Significant accounting policies (cont’d.)

2.2 Changes in accounting policies arising from adoption of new FRSs and amendments to FRSs (cont’d.)


Malaysian Financial Reporting Standards (“MFRS Framework”)

On 19 November 2011, the Malaysian Accounting Standards Board (“MASB”) issued a new MASB approved

accounting framework, the Malaysian Financial Reporting Standards Framework (“MFRS Framework”).

The MFRS Framework is to be applied by all Entities Other than Private Entities for annual periods beginning on or

after 1 January 2012, with the exception of entities that are within the scope of MFRS 141 Agriculture (MFRS 141) and

IC Interpretation 15 Agreements for the Construction of Real Estate (IC 15), including its parent, significant investor

and venturer (herein called “Transitioning Entities”).

Transitioning Entities are allowed to defer adoption of the new MFRS Framework. The adoption of the MFRS

Framework by Transitioning Entities will be mandatory for annual periods beginning on or after 1 January 2018.

The Group falls within the scope definition of Transitioning Entities and accordingly, will be required to prepare

financial statements using the MFRS Framework in its first MFRS financial statements for the year ending 31 March

2019. In presenting its first MFRS financial statements, the Group will be required to adjust the comparative financial

statements prepared under FRS to amounts reflecting the application of MFRS Framework. The majority of the

adjustments required on transition will be made, retrospectively, against the opening retained earnings.

The Group has not completed its assessment of the financial effects of the differences between Financial Reporting

Standards and accounting standards under the MFRS Framework. Accordingly, the financial performance and

financial position as disclosed in these financial statements for the year ended 31 March 2017 could be different if

prepared under the MFRS Framework.
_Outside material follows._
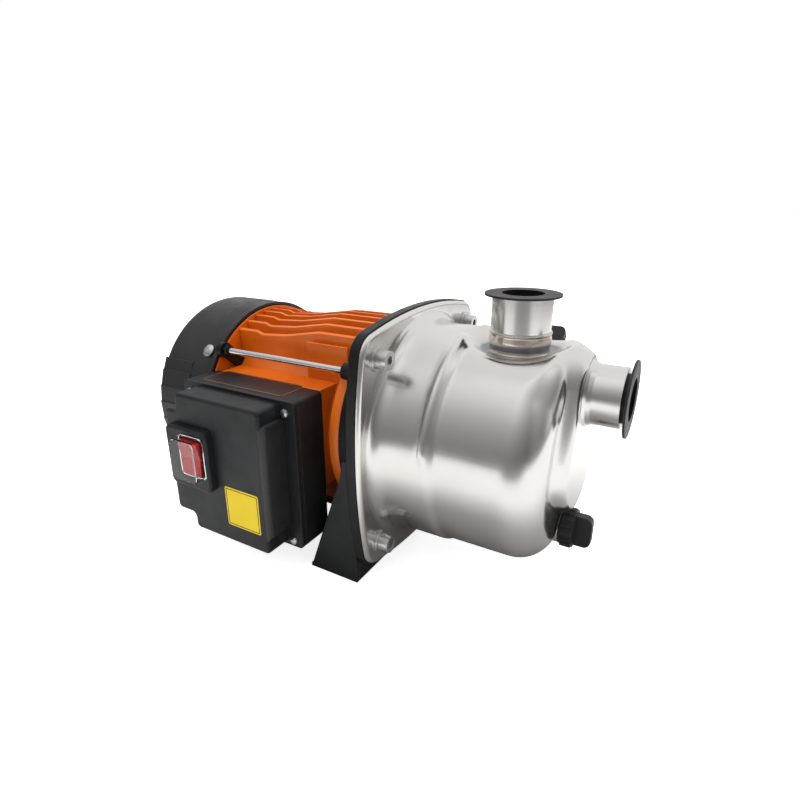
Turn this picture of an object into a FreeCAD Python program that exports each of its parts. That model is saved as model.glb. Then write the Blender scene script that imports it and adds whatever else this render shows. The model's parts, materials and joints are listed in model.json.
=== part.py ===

The Group expects to be in a position to fully comply with the requirements

of the MFRS Framework for the financial year ending 31 March 2019.

2.3 Summary of significant accounting policies


Subsidiaries and basis of consolidation



A subsidiary company is an entity over which the Group has the following:


Power over the investee (i.e. existing rights that give it the current ability to direct the relevant activities

of the investee);


Exposure, or rights, to variable returns from its investment with the investee; and


The ability to use its power over the investee to affect its returns.

In the Company’s separate financial statements, investments in subsidiary companies are accounted for at

cost less impairment losses. On disposal of such investments, the difference between net disposal proceeds

and their carrying amounts is included in profit or loss.